Je n’avais que 1,6 miles à faire jusqu’au sommet. Ce n’était pas trop compliqué bien que ce soit beaucoup de dénivelé. Je suis les cairns les unes après les autres, n’ayant de toute façon pas de vision plus loin que 50m. De temps à autre, les nuages s’ouvrent un peu mais ça reste timide. Lorsque j’arrive au sommet, je suis trempé à cause des nuages. Il fait très froid, -2⁰C en ressenti. 70km/h de vent. Je suis le seul au sommet. Tout est encore fermé, il n’y a pas un touriste, pas un employé. Le train qui monte jusqu’au sommet ne tourne pas encore. Je prend une photo avec le panneau, puis je reprend ma route. Je redescend, passe au dessus des rails et suis les cairns. J’avance lentement car le sentier ressemble à la pennsylvanie avec tous les rochers.

Sur les coups de 9h, les nuages se lèvent enfin et laissent place au soleil. Malheureusement, je suis déjà bien loin du sommet. Je suis un peu déçu. J’atteins tout de même l’abri juste avant le sommet du mont Madison. J’y mange 2 pancakes, 2 bols de soupe et 2 cookies. J’étais fatigué, et l’idée de monter sur ce mont ne m’enchantais pas. J’ai donc trouvé un détour qui évite cette montée sans pour autant couper trop de distance. Mantis était dans le même état et m’a donc suivi.

On a pris un petit sentier jusqu’au col puis on a bifurqué sur le Great Gulf Trail. Le début de la descente était raide et sur des rochers mais ça allait encore. Par contre, lorsqu’on est repassé sous les arbres, le sentier était difficilement praticable. On ne voyait pas où on mettait les pieds, alors qu’on descendait sur une paroie bien plus raide qu’un escalier, sautant de rocher en rocher. Puis le sentier se transforme en cascade. Les rochers étaient très glissants. Je range mes bâtons de marche car j’ai besoin de mes deux mains. J’utilise les racines et les arbres pour me retenir. Régulièrement, je suis obligé de m’asseoir sur le rocher pour descendre. À un moment, je suis même obligé de me retourner et d’utiliser une petite fissure dans la pierre pour y coincer mes doigts et descendre mon corps plus bas. C’était de l’escalade.

Ce n’était même pas le pire ! J’ai atteins un endroit où il n’y avait plus de sentier du tout, juste une face rocheuse de près de 30m qui descendait presque à 90 degrés. J’ai cherché à passer autour mais c’était impossible. La descendre semblait par contre possible car quelques semblants de marche étaient visible. J’ai donc très lentement descendu tout ça, faisant particulièrement attention car une chute ici serait fatale. Après ce passage là, le sentier ressemblait déjà un peu plus à un vrai sentier. Du moins, j’arrivais à distinguer ce qui ressemblait à un chemin. De temps en temps, j’étais confus, mais j’ai tout de même trouvé ma route.
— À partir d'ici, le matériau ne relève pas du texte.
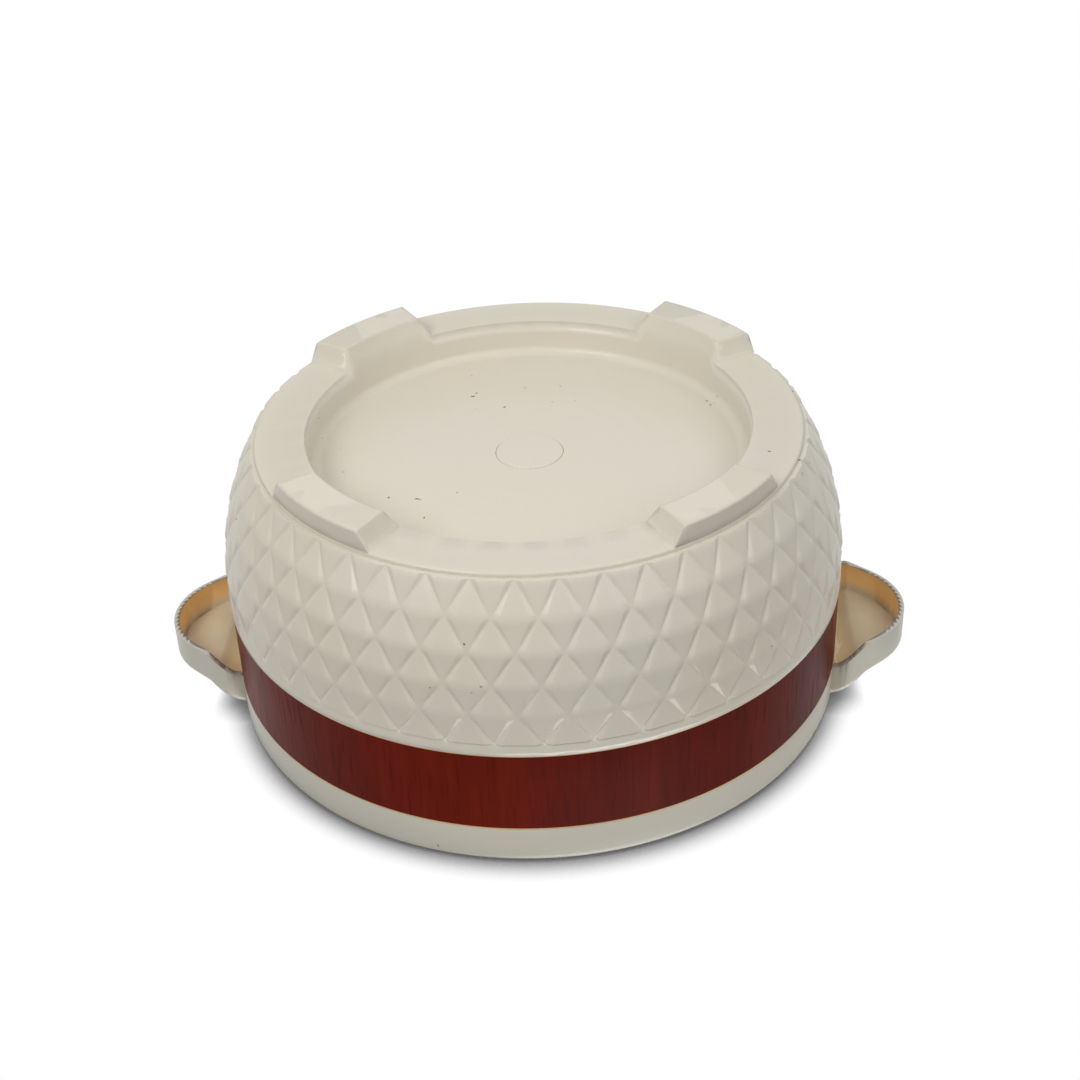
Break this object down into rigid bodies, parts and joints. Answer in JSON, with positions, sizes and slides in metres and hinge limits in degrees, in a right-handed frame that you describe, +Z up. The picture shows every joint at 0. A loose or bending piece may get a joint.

On peut voir le sentier sur lequel j’étais, et la verticalité du début

J’ai reçu un message vocal de Mantis qui était en train de paniquer. Elle n’est pas du tout confiante sur ce genre de chemin. Quand j’ai demandé où elle était, les messages ne s’envoyaient pas. J’ai fait une pause mais au bout de 10 minutes, j’ai commencé à m’inquiéter. J’ai donc remonté en criant son nom. J’ai fini par la retrouver quelques 20 minutes plus tard. Elle avait réussi à passer le passage le plus compliqué mais semblait particulièrement traumatisée par la difficulté. Voir qu’elle n’était pas toute seule l’a rassurée et on a pu continuer notre route. On est passé à côté de nombreuses cascades dont une dans laquelle je me suis baigné.

Le reste de ce sentier était bien plus simple. Je n’ai vu des traces de pas que de 3 autres paires de chaussures. Il est si peu utilisé que la nature alentour est intacte. C’est d’une beauté… Je ne peux malheureusement pas prendre tout le temps que je souhaite car la dernière navette qui va jusqu’à l’auberge de jeunesse part à 16h. J’ai 4,2 miles restants à faire en moins de 2h. Je m’active. Ce détour m’aura au final fait perdre beaucoup de temps, mais c’était l’un des plus beau et challengeant chemin depuis ce début d’aventure. Par contre, j’ai du forcer sur mes genoux déjà bien endoloris pour atteindre la route à temps. Ils sont tous les deux gonflés et j’ai du mal à les bouger. Je vais prendre une journée de repos demain.

Jour 142, 143 : mile 1878,9 – Gorham

Une journée de repos s’est transformée en deux. Entre la pluie, la difficulté de la section à venir, et mes genoux, j’ai préféré prolonger mon repos. Ibuprofenes et glace pour mes genoux, crêpes et salade pour mon ventre.